Every young NBA player takes a different amount of time to adjust to the NBA game. For some, it's a matter of adjusting to a quicker pace, and a more physical game. For others, it's about finding their niche, knowing when to pick their spots, and what is the right play to make in certain high pressure situations.
Just 91 games into his NBA career, everything is beginning to click for Orlando Magic forward Aaron Gordon.
Since the start of the new year, Gordon has looked like a completely different player, taking confident shots on the offensive end, while continuing his high level of play on the defensive side. His play, which has been the best of any Magic player throughout the rough first month of the calendar year, has resulted in more minutes, and an insertion into the starting lineup.
That move, which was made by Scott Skiles five games ago, is paying dividends for the young, scrappy Magic bunch.
Across his first four games as a starter, the uber athletic second-year forward posted averages of 10.3 points, 8.5 rebounds and 2.3 assists, a far cry from his 7.2 points, 5.0 rebounds and 1.2 assists coming off the bench. Sunday night against the Celtics, Gordon showed off his oozing potential and just why the Magic took him with the fourth pick in the 2014 draft.
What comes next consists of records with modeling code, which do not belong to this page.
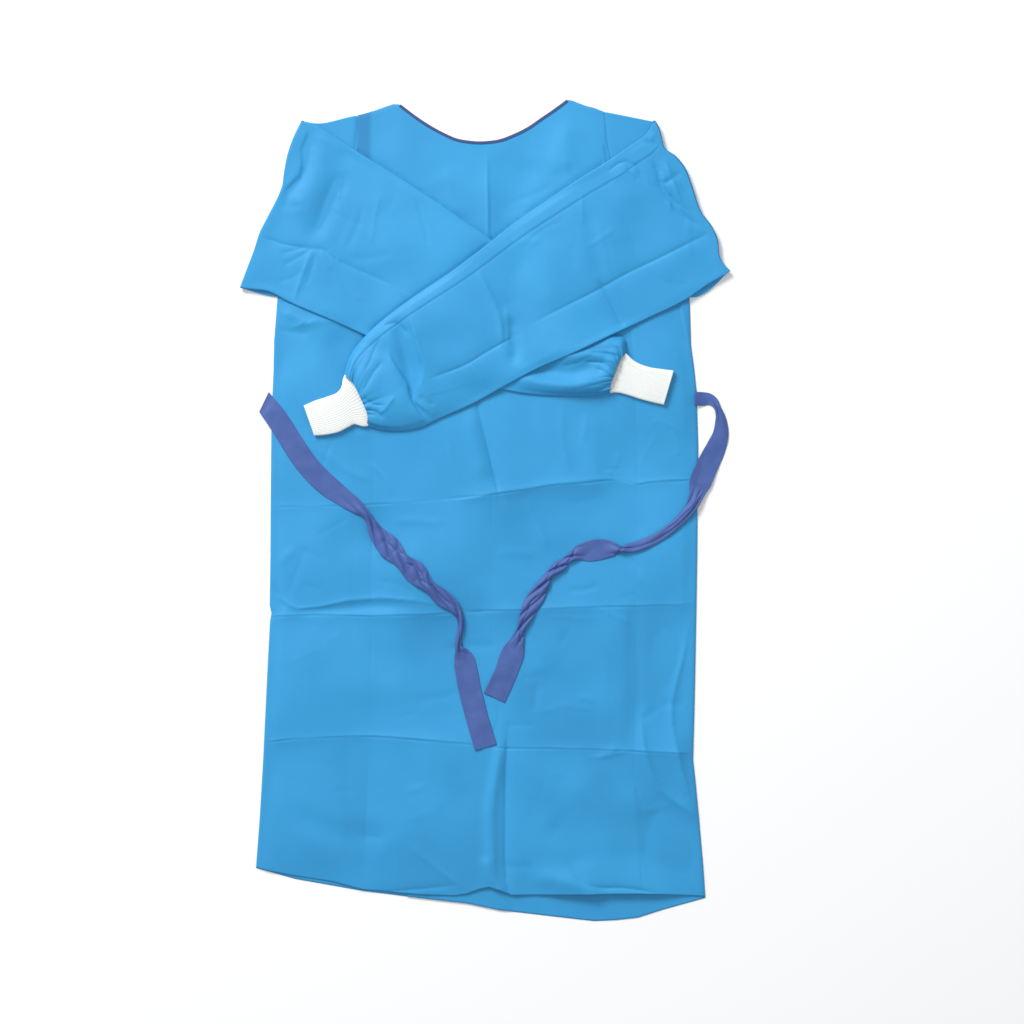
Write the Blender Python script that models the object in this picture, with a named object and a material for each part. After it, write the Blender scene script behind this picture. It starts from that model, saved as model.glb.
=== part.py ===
"""A surgical gown laid flat: front up, neck at +Y, both sleeves folded in over the chest and crossed.

Frame: metres, +Z up. +Y points to the neck, +X to the right as the gown is looked down on, and z = 0
is the surface it lies on. The tables below are in millimetres in that frame, and "left" and "right"
are those of someone looking down on it.

Every piece of cloth is a wall of even thickness. A flat piece is a grid of points with a second grid
straight above it. A sleeve or a cuff is a flattened tube: a grid for its outer face and one for its
inner face, with a row of points round the tube at each section.
"""

import math
from collections import namedtuple

import bmesh
import bpy
import numpy as np
from mathutils import Vector
from mathutils.bvhtree import BVHTree

MM = 0.001

# Cloth, in millimetres.
WALL = 1.2  # thickness of the gown's cloth as built
TAPE = 1.0  # thickness of the tie tape
TAPE_WIDTH = 32.0
BINDING_WIDTH = 5.0
SEAM_GAP = 0.3  # between two pieces that are sewn together
LAY_GAP = 0.5  # between a piece and what it lies on
LAYER = WALL + SEAM_GAP  # one cloth and the gap above it

# Levels of the undersides, in millimetres above the surface.
FRONT_LEVEL = LAYER
OVERLAP_LEVEL = LAYER
SLEEVE_LEVEL = 4.8  # a sleeve's second stretch, clear of everything flat below it
FLAT_SLEEVE = 2 * WALL + SEAM_GAP  # height of a sleeve pressed flat
TURN_RISE = 3.2  # height of a sleeve just past its fold

# The body. Columns are named by their X where the side seams meet the armholes.
UNDERARM_Y = 312.0
UNDERARM_STEP = 1.5  # least height of a panel above the underarm
LOWEST_ROW_Y = -440.0
OVERLAP_LEFT = -102.0  # free edge of the right back, on the inside
OVERLAP_RIGHT = 20.0  # free edge of the left back, on the surface
COLUMNS = (
    -303, -275, -245, -216, -187, -155, -123, -102, -81, -59, -35, -10,
    20, 40, 62, 81, 100, 119, 148, 174, 205, 237, 270, 299,
)
FRONT_ROWS = [-390, -344, -296, -240, -194, -148, -102, -50, -16, 24, 64, 120, 180, 240, UNDERARM_Y]
BACK_ROWS = [-260, -80, 120, UNDERARM_Y]
FRONT_HEM_STEPS = (0.0, 0.2, 0.45, 0.72, 1.0)
BACK_HEM_STEPS = (0.0, 1.0)
CHEST_STEPS = (0.25, 0.5, 0.75, 1.0)

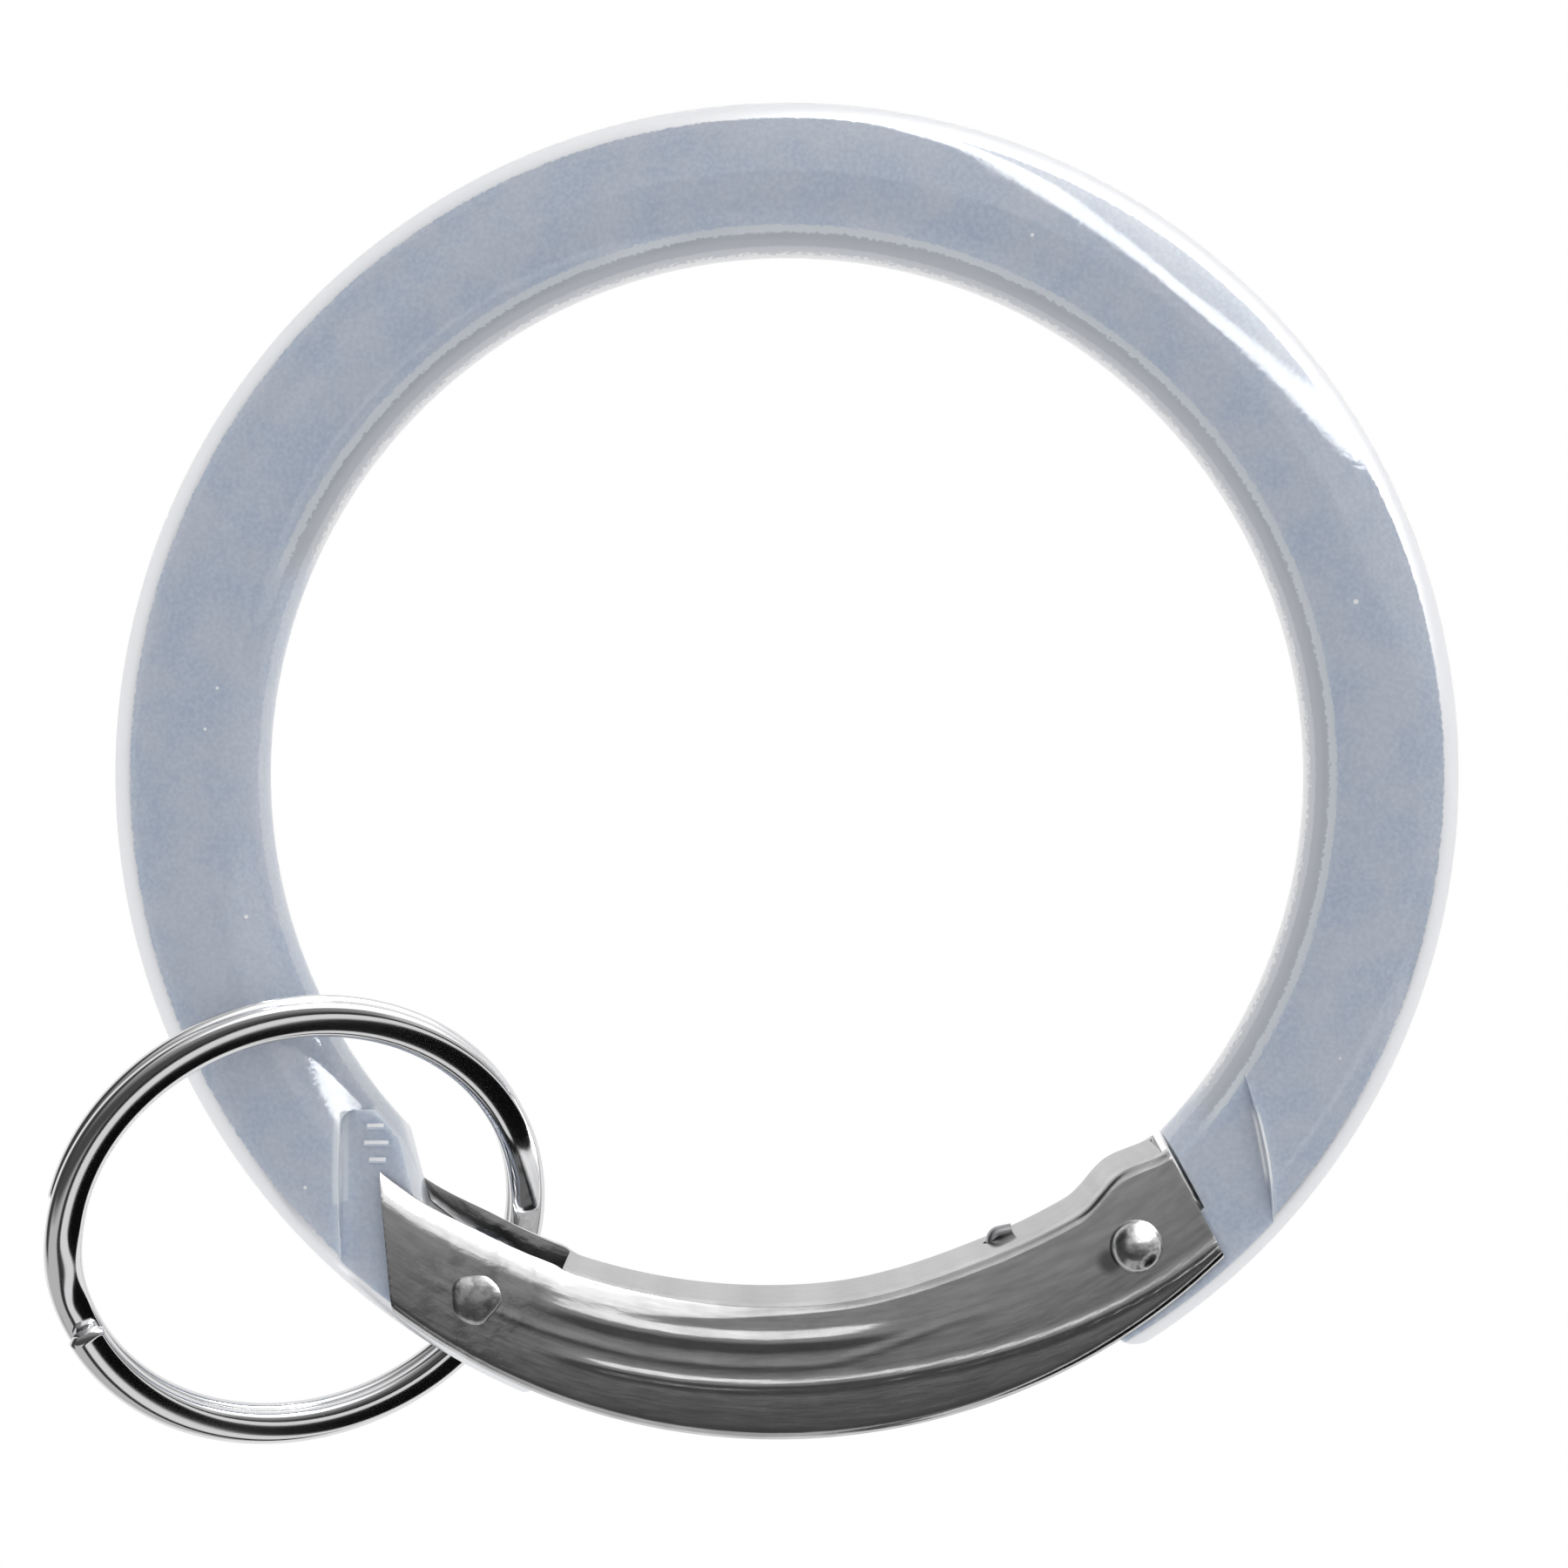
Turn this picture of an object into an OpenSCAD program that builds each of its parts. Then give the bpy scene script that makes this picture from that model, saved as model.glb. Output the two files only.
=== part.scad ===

In a career-high 39 minutes, Gordon tied his career high in points (19), and posted career highs in rebounds (14), assists (5) and field goals made (8). While he didn't lead the team in scoring -- that honor went to Evan Fournier, who burst out of his mini shooting slump in a big way posting an efficient 24 points on 6-of-8 shooting -- Gordon was the best player on the floor for the Magic all night.
Be it knocking down a big shot, or digging out a key rebound, it seemed as though Gordon was a part of every key play.
With his team up nine late, Gordon chased down Celtics defensive ace Avery Bradley, who had found an open spot in the corner for a three-point attempt. Flying by the smaller Bradley, the Arizona product threw his shot back into the stands, saving the Magic from seeing their lead cut to six with just two minutes to play.
Two possessions later, Gordon wove through Celtics players to throw down a monster put back dunk off of a Nikola Vucevic miss. The bucket put the Magic up 10, with just under a minute and a half remaining.
Following the game, coach Skiles praised Gordon, especially for his block on the Bradley three.
The block was really, really a big play, even though it seemed like we were ahead... it was one of those things we are battling a little bit with our guys," said the first year Magic head man. "Him chasing that guy down and and the tip-dunk, those were big plays. I thought Aaron was active pretty much all night long.
Those plays, which ultimately were key in the Magic's much needed victory, personify who Gordon is, and what he can bring to the table. His athleticism allows him to find holes and come up with 50/50 balls and finish challenging attempts at the rim, while also aiding him in his strong play on the defensive side of the ball.
Being out late in the game was a big step in Gordon's continued development as well. "My team is developing trust in me, and I'm developing trust in my teammates, as well as my coaching staff" said Gordon. "It's starting to come together. It just kind of gives you the freedom to play."
While Gordon's play was huge, he wasn't the Magic's only young player to come through in the clutch.
Through his first 42 games, Magic rookie Mario Hezonja struggled to get on the floor consistently. Sunday night, Hezonja showed off why he was the fifth pick in last years draft.
Coming off the bench late in the first quarter, Hezonja knocked down a pair of jumpers, giving the Magic a much needed spark early. His stellar play didn't stop there, with Hezonja showing a confidence level we had yet to see from the Croatian.
"He was very good offensively again, so he is improving," said Skiles. "He's starting to understand the quickness of the game and [the] length of the player and things like that... He doesn't come unhinged out there and he had a good offensive game."
Outside of a timidness to shoot the ball from time-to-time, Hezonja's offense was never an issue. Defensively, however, is a completely different story.
On Sunday, however, Hezonja showed how much work he has put in, chasing guys around screens, closing out well and stunting to kill driving lanes in help defense. While there's still work that needs to be done with timing, he's improving, and he knows it.
"It's not there yet," said the rookie, when asked about becoming an improved two-way player. "That's a crucial time on the floor, it was good, we had like a bunch of stops, but I'm not going to lie to you: I'm not happy with that. No one's happy with that. We have to do it more, and overall strive for more."
Hezonja's teammates also noticed how well the youngster play. Gordon claimed that the guard was "huge" throughout the entire game. "He came off the bench and played like a monster. His efficient on the court, his ability to make plays for other people and his shooting abilities are outstanding."
Fournier also commented on Hezonja's high energy out of the gates. "He came out with a lot of energy, a lot of confidence, and he shot the ball well. Mario was big time for us... Mario was great for us."
In the end, taking home the victory was the most important thing for the Magic. But, the play of two of their key, young players was huge.
Both Gordon and Hezonja will likely play big roles for the team in the future, and Sunday night was just a taste of what they can really do out there, even this early in their careers.